One may legitimately ask whether these changes are necessary to sustain long-term peace and to end the bloodshed. Could the initial success of the Aceh Peace Process serve as a model in solving the Kurdish problems in Turkey? What is really important is to study the Memorandum of Understand between the Indonesian government and GAM and how the terms and conditions of the MoU were carried out by both parties. The implications of the lessons learned from the Aceh and Indonesian government peace process can be examined in regard to the Kurdish and Turkish peace process. The reasons the Aceh Peace Process is working well and the agreement in the Memorandum of Understanding (MoU) has been implemented can be explored for Turkey’s conflict. Because if the political prisoners were released, if the Indonesian government provided economic assistance to former rebels and amnestied political prisoners, if they amended election laws, then perhaps this successful peace process could serve Turkey well as a model. In the Indonesia peace process they allowed the GAM leaders to run for office as independents, to be elected to guide the province, and to focus on the implementation of the Agreement in a role of leadership. Turkey could use the same criteria to bring about peace in its southeastern region.

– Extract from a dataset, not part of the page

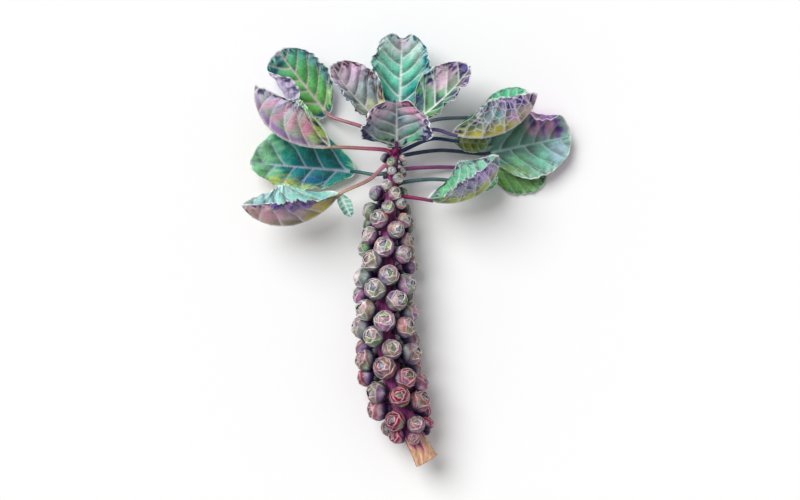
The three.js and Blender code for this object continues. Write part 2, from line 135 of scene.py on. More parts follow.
# the leaves: where each is rooted, how its stalk runs, how its blade bends and cups, and its colours
# inner is the hollow side and under the outer one: at the base, the middle, the tip, the keel and the edge
# a wash gives its place along and across the blade, its length and width there, and its colour
leaves = {
    "leaf_left_upper": {
        "root": (160, 175), "via": (-72, 184, 30), "base": (-124, 203, 12),
        "heading": (-0.62, 0.78, 0.02), "length": 124, "width": 54, "bend": 14,
        "left": (8, 235), "right": (22, 42), "ripple": 1.5, "leftShare": 1.5, "furl": 0.25,
        "inner": [(112, 168, 84), (98, 170, 106), (92, 168, 148), (112, 176, 104), (30, 84, 104)],
        "under": [(160, 156, 186), (196, 186, 214), (204, 192, 220), (180, 170, 206), (60, 60, 118)],
        "innerWash": [(0.5, 0.8, 0.6, 0.2, (116, 156, 166)), (0.12, 0.75, 0.16, 0.35, (190, 214, 160)),
                      (0.97, 0.1, 0.09, 0.7, (170, 206, 196)), (0.85, -0.3, 0.05, 0.4, (16, 66, 92))],
        "vein": (224, 196, 206), "net": 0.12, "seed": 1, "stalk": [(176, 96, 122), (206, 150, 160)],
    },
    "leaf_left_middle": {
        "root": (143, 165), "via": (-70, 150, 60), "base": (-118, 151, 78),
        "heading": (-1, -0.02, 0.03), "face": (-0.02, 1, 0), "length": 168, "width": 64, "bend": 104,
        "bendPower": 1.5, "left": (52, 22), "right": (74, 12), "waves": 3.5, "ripple": 3, "taper": 0.05,
        "inner": [(92, 170, 50), (100, 176, 70), (130, 176, 140), (100, 170, 70), (190, 214, 200)],
        "under": [(150, 170, 70), (164, 178, 178), (184, 174, 204), (150, 176, 122), (26, 26, 80)],
        "underWash": [(0.25, -0.55, 0.09, 0.35, (200, 134, 160)), (0.42, -0.6, 0.07, 0.4, (214, 164, 182)),
                      (0.6, -0.55, 0.06, 0.45, (204, 156, 178)), (0.78, -0.5, 0.05, 0.45, (212, 170, 192)),
                      (0.5, -0.1, 0.5, 0.1, (150, 116, 170))],
        "vein": (246, 228, 234), "seed": 2, "stalk": [(186, 84, 124), (190, 176, 140)],
    },
    "leaf_left_lower": {
        "root": (108, 198), "via": (-55, 112, 27), "base": (-82, 117, 13),
        "heading": (-0.99, 0.08, -0.02), "length": 163, "width": 64, "bend": 24,
        "left": (2, 60), "right": (4, 30), "ripple": 3, "leftShare": 0.6,
        # the inner side takes the dark teal that the leaf's underside shows in shade: partly the leaf's own
        # colour, partly painted shade
        "inner": [(20, 146, 130), (8, 122, 118), (24, 138, 116), (10, 112, 124), (140, 204, 156)],
        "under": [(90, 156, 120), (140, 190, 146), (186, 176, 60), (150, 186, 130), (80, 140, 110)],
        "innerWash": [(1.02, 0.1, 0.36, 2.2, (150, 204, 160)), (0.66, -1.0, 0.36, 0.6, (172, 174, 84)),
                      (0.9, -0.6, 0.1, 0.3, (120, 180, 110)), (0.97, 0.5, 0.05, 0.3, (40, 130, 120)),
                      (0.4, -0.5, 0.18, 0.25, (20, 90, 130)),
                      (0.98, 0.7, 0.1, 0.4, (190, 206, 194))],
        "vein": (190, 200, 220), "seed": 3, "stalk": [(96, 130, 124), (24, 106, 106)],
    },
    "leaf_left_bottom": {
        "root": (121, 150), "via": (-60, 104, 57), "base": (-105, 82, 61),
        "heading": (-0.64, -0.77, 0), "face": (-0.66, 0.7, 0.36), "length": 176, "width": 62, "bend": 105,
        "left": (42, 18), "right": (60, 20), "waves": 4, "ripple": 2.5,
        "inner": [(140, 200, 186), (166, 214, 206), (170, 208, 210), (150, 196, 190), (206, 232, 228)],
        "under": [(190, 180, 50), (180, 156, 180), (210, 170, 180), (170, 160, 120), (54, 42, 116)],
        "underWash": [(0.75, -0.35, 0.14, 0.25, (208, 160, 176)), (0.25, -0.1, 0.22, 0.2, (182, 176, 84)),
                      (0.5, -0.1, 0.18, 0.16, (130, 120, 100)), (0.4, -0.8, 0.45, 0.2, (96, 76, 150)),
                      (0.75, -0.85, 0.08, 0.2, (44, 40, 116))],
        "vein": (244, 236, 242), "net": 0.14, "seed": 4, "stalk": [(190, 122, 142), (180, 170, 120)],
        "lobe": {
            "base": (-106, 84, 60), "heading": (0.45, -1, 0.1), "face": (0.2, 0.1, 1), "length": 42,
            "width": 11, "bend": 20, "left": (10, 20), "right": (10, 20), "waves": 1, "ripple": 1,
            "inner": [(70, 136, 120), (120, 176, 156), (60, 130, 116), (120, 180, 160), (30, 70, 84)],
            "vein": (220, 230, 226), "seed": 5,
        },
    },
    "leaf_crown_left": {
        "root": (166, 140), "via": (-38, 179, 58), "base": (-40, 186, 62),
        "heading": (-0.76, 0.62, 0.05), "face": (0.35, 0.6, 0.7), "length": 120, "width": 50, "bend": 30,
        "left": (20, 30), "right": (20, 50), "ripple": 3,
        "dark": 0.6,
        "inner": [(222, 206, 20), (142, 158, 166), (212, 180, 208), (156, 172, 160), (76, 18, 50)],
        "under": [(60, 130, 120), (80, 140, 150), (110, 150, 170), (80, 130, 130), (40, 60, 110)],
        "innerWash": [(0.5, -0.85, 0.4, 0.2, (110, 160, 190)), (0.42, -0.75, 0.1, 0.12, (24, 40, 96)),
                      (0.16, -0.6, 0.1, 0.2, (40, 60, 90)), (0.45, -0.25, 0.1, 0.16, (110, 140, 120)),
                      (0.4, 0.7, 0.2, 0.12, (60, 80, 70))],
        "vein": (240, 228, 236), "net": 0.14, "seed": 6, "stalk": [(150, 70, 110), (196, 190, 90)],
    },
    "leaf_crown_top": {
        "dark": 0.66,
        "root": (162, 268), "via": (-17, 186, 33), "base": (-16, 208, 33),
        "heading": (0.04, 1, 0.04), "length": 122, "width": 50, "bend": 14,
        "left": (8, 40), "right": (8, 40), "ripple": 2.5, "notch": 0.1,
        "inner": [(10, 60, 100), (110, 186, 160), (180, 196, 190), (120, 190, 170), (30, 90, 110)],
        "under": [(50, 100, 110), (90, 160, 150), (140, 170, 180), (110, 160, 150), (60, 110, 130)],
        "innerWash": [(0.9, 0.0, 0.2, 0.35, (206, 186, 204)), (0.5, 0.85, 0.4, 0.22, (70, 150, 160)),
                      (0.3, -0.6, 0.16, 0.2, (60, 160, 130)), (0.3, 0.4, 0.14, 0.2, (50, 150, 140)),
                      (0.95, -0.75, 0.08, 0.14, (20, 50, 84)), (0.95, 0.75, 0.06, 0.14, (40, 50, 90))],
        "vein": (238, 244, 242), "net": 0.12, "seed": 7, "stalk": [(120, 60, 110), (70, 80, 140)],
    },
    "leaf_crown_right": {
        "root": (166, 40), "via": (-3, 179, 58), "base": (2, 186, 62),
        "heading": (0.79, 0.56, 0.05), "face": (-0.35, 0.6, 0.7), "length": 126, "width": 49, "bend": 26,
        "left": (20, 50), "right": (20, 30), "ripple": 3,
        "dark": 0.5,
        "inner": [(110, 170, 60), (92, 146, 118), (172, 140, 164), (100, 150, 104), (30, 28, 92)],
        "under": [(80, 150, 80), (60, 110, 120), (50, 56, 120), (80, 120, 100), (30, 34, 92)],
        "innerWash": [(0.35, 0.7, 0.2, 0.25, (120, 166, 44)), (0.62, 0.45, 0.09, 0.26, (34, 36, 104)),
                      (0.42, 0.0, 0.09, 0.35, (24, 62, 78)), (0.85, 0.65, 0.1, 0.24, (50, 40, 110)),
                      (0.62, -0.5, 0.2, 0.35, (202, 174, 190)), (0.95, -0.2, 0.08, 0.4, (62, 44, 120)),
                      (0.25, -0.5, 0.08, 0.3, (40, 70, 96))],
        "vein": (236, 240, 236), "net": 0.14, "seed": 8, "stalk": [(150, 70, 110), (130, 180, 80)],
    },
    "leaf_crown_front": {
        "root": (144, 90), "via": (-20, 150, 57), "base": (-20, 153, 62),
        "heading": (0, 0.85, 0.53), "face": (0, -0.53, 0.85), "length": 98, "width": 69, "bend": 20,
        "left": (30, 25), "right": (30, 25), "ripple": 2, "taper": 0.55, "notch": 0.2,
        "dark": 0.55,
        "inner": [(130, 190, 110), (160, 170, 184), (214, 176, 200), (140, 158, 160), (36, 24, 76)],
        "under": [(100, 160, 100), (90, 140, 120), (110, 100, 140), (110, 150, 110), (60, 40, 90)],
        "innerWash": [(0.8, 0.35, 0.16, 0.3, (214, 158, 182)), (0.3, 0.5, 0.3, 0.25, (96, 170, 136)),
                      (0.35, -0.3, 0.2, 0.25, (120, 140, 130)), (0.4, -0.9, 0.45, 0.2, (40, 44, 96)),
                      (0.93, 0.45, 0.08, 0.4, (84, 16, 50)), (0.93, -0.5, 0.06, 0.3, (44, 40, 96)),
                      (0.55, 0.05, 0.12, 0.14, (70, 110, 120)), (0.6, 0.9, 0.3, 0.12, (60, 60, 110)),
                      (0.75, -0.45, 0.15, 0.3, (206, 186, 204))],
        "vein": (246, 238, 242), "net": 0.12, "seed": 9, "stalk": [(160, 50, 110), (130, 60, 120)],
    },
    "leaf_right_rear": {
        "root": (162, 335), "via": (33, 194, 24), "base": (104, 201, 8),
        "heading": (0.88, 0.44, 0), "face": (-0.1, 0.2, 1), "length": 84, "width": 22, "bend": 5,
        "left": (2, 10), "right": (2, 10), "waves": 2, "ripple": 2,
        "inner": [(60, 140, 96), (90, 186, 136), (110, 200, 156), (70, 160, 116), (16, 84, 76)],
        "under": [(60, 130, 90), (90, 176, 130), (110, 190, 150), (70, 150, 110), (16, 84, 76)],
        "vein": (216, 236, 224), "seed": 10, "stalk": [(160, 176, 190), (90, 126, 140)],
    },
    "leaf_right_upper": {
        "root": (154, 20), "via": (33, 178, 62), "base": (62, 170, 76),
        "heading": (0.97, -0.22, 0), "face": (0.18, 0.95, 0.1), "length": 158, "width": 58, "bend": 88,
        "left": (56, 20), "right": (56, 20), "waves": 3.5, "ripple": 3, "taper": 0.2,
        "inner": [(84, 158, 116), (104, 182, 150), (124, 194, 168), (92, 168, 130), (56, 150, 130)],
        "under": [(130, 160, 118), (136, 152, 162), (172, 138, 196), (172, 170, 74), (36, 30, 104)],
        "underWash": [(0.35, 0.1, 0.4, 0.2, (168, 162, 84)), (0.5, 0.55, 0.07, 0.16, (110, 170, 164)),
                      (0.7, 0.6, 0.06, 0.2, (50, 40, 120)), (0.85, 0.5, 0.07, 0.25, (60, 40, 130)),
                      (0.95, 0.4, 0.06, 0.4, (206, 160, 196)), (0.65, 0.25, 0.06, 0.16, (190, 140, 190)),
                      (0.25, 0.6, 0.08, 0.2, (40, 60, 90))],
        "vein": (234, 226, 238), "net": 0.7, "seed": 11, "stalk": [(126, 112, 168), (110, 90, 150)],
    },
    "leaf_right_middle": {
        "root": (146, 340), "via": (33, 166, 34), "base": (66, 163, 33),
        "heading": (0.97, -0.1, -0.03), "face": (0, 0.1, 1), "length": 52, "width": 16, "bend": 4,
        "left": (5, 10), "right": (5, 10), "waves": 2, "ripple": 1.5,
        "inner": [(30, 80, 96), (120, 136, 60), (90, 140, 80), (120, 140, 60), (50, 80, 76)],
        "vein": (190, 196, 160), "net": 0.12, "seed": 12, "stalk": [(60, 76, 124), (50, 80, 120)],
    },
    "leaf_right_large": {
        "root": (138, 345), "via": (45, 149, 26), "base": (114, 144, 16),
        "heading": (0.97, 0.2, -0.02), "length": 134, "width": 54, "bend": 6,
        "left": (4, 290), "right": (4, 22), "ripple": 1.2, "leftShare": 1.6, "furl": 1.4,
        "inner": [(84, 118, 112), (118, 160, 140), (142, 176, 182), (90, 128, 122), (160, 196, 176)],
        "under": [(150, 90, 140), (206, 138, 182), (142, 92, 160), (214, 160, 196), (72, 46, 132)],
        "innerWash": [(0.28, 0.8, 0.2, 0.3, (124, 164, 90)), (0.35, 0.4, 0.14, 0.2, (130, 196, 150)),
                      (0.62, 0.5, 0.12, 0.3, (120, 186, 160)), (0.85, 0.4, 0.14, 0.35, (170, 194, 206)),
                      (0.74, -0.38, 0.26, 0.34, (216, 160, 194)), (0.88, -0.3, 0.06, 0.36, (96, 56, 150)),
                      (0.7, -0.3, 0.035, 0.3, (120, 80, 160)),
                      (0.6, -0.45, 0.05, 0.2, (60, 44, 120)), (0.4, -0.4, 0.14, 0.25, (90, 134, 110))],
        "vein": (176, 206, 200), "seed": 13, "stalk": [(56, 66, 92), (60, 84, 108)],
    },
    "leaf_right_rear_lower": {
        "root": (117, 325), "via": (50, 124, 14), "base": (118, 121, 2.5),
        "heading": (0.98, -0.14, 0), "length": 92, "width": 32, "bend": 4,
        "left": (2, 6), "right": (0, 4), "waves": 2, "ripple": 1.5,
        "inner": [(110, 150, 70), (104, 156, 90), (120, 166, 110), (100, 150, 84), (50, 116, 86)],
        "under": [(84, 130, 60), (78, 134, 76), (96, 146, 96), (80, 130, 70), (50, 106, 76)],
        "vein": (150, 186, 140), "seed": 14, "stalk": [(170, 96, 150), (96, 76, 140)],
    },
    "leaf_right_small": {
        "root": (97, 345), "via": (30, 105, 30), "base": (84, 102, 25),
        "heading": (0.98, 0.1, -0.05), "length": 50, "width": 19, "bend": 10,
        "left": (6, 20), "right": (6, 20), "waves": 2, "ripple": 1.5,
        "inner": [(90, 160, 100), (100, 186, 130), (120, 196, 150), (96, 170, 120), (50, 120, 96)],
        "vein": (206, 232, 214), "seed": 15, "stalk": [(76, 110, 120), (110, 140, 130)],
    },
    "leaf_right_bottom": {
        "root": (76, 25), "via": (0, 77, 55), "base": (26, 73, 58),
        "heading": (0.97, -0.22, 0), "face": (0.25, 0.95, 0.36), "length": 152, "width": 58, "bend": 108,
        "left": (62, 18), "right": (38, 18), "waves": 4, "ripple": 2.5,
        "inner": [(92, 172, 116), (120, 190, 156), (146, 202, 180), (112, 184, 140), (84, 40, 116)],
        "under": [(130, 186, 106), (150, 152, 178), (164, 140, 202), (168, 186, 74), (46, 30, 110)],
        "underWash": [(0.35, 0.1, 0.4, 0.22, (164, 184, 84)), (0.08, 0.4, 0.09, 0.5, (90, 160, 96)),
                      (0.5, 0.6, 0.06, 0.2, (50, 46, 100)), (0.68, 0.7, 0.07, 0.2, (70, 50, 130)),
                      (0.85, 0.5, 0.08, 0.4, (176, 150, 206)), (0.92, 0.2, 0.06, 0.2, (120, 176, 170)),
                      (0.3, 0.6, 0.06, 0.18, (60, 90, 90))],
        "vein": (236, 230, 240), "net": 0.6, "seed": 16, "stalk": [(164, 24, 92), (150, 70, 120)],
    },
}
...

I: The Turkish Government must use a new political approach to solve the Kurdish problem: When there is a huge difference between two parties and the two parties’ position becomes too rigid, there is need for a new political approach beyond their respective approaches. This happened in the Aceh Peace Process when President Abdurrahman Wahid committed to negotiation as way to resolving the conflict; he used a totally different approach than Suharto’s military rule. He brought two parties on board for the negotiations, and he departed away from the rigid old policy that did not allow outsiders to participate for fear of internationalizing the conflict. The Turkish government should get rid of its old rigid policy because it is not working and never will work. The Kurdish problem’s new framework has not received endorsement from the Turkish government. Prime Minister Erdogan has failed to recognize the democratically elected BDP party as Kurdish representatives and classified them as outsiders instead of talking to them in order to come to some kind of middle way to have an impact in policy formulation. Also, the Turkish government continues to imprison so many elected political figures. A new political thinking has to be pursued with vigor by the highest leadership; that is the only way to peace.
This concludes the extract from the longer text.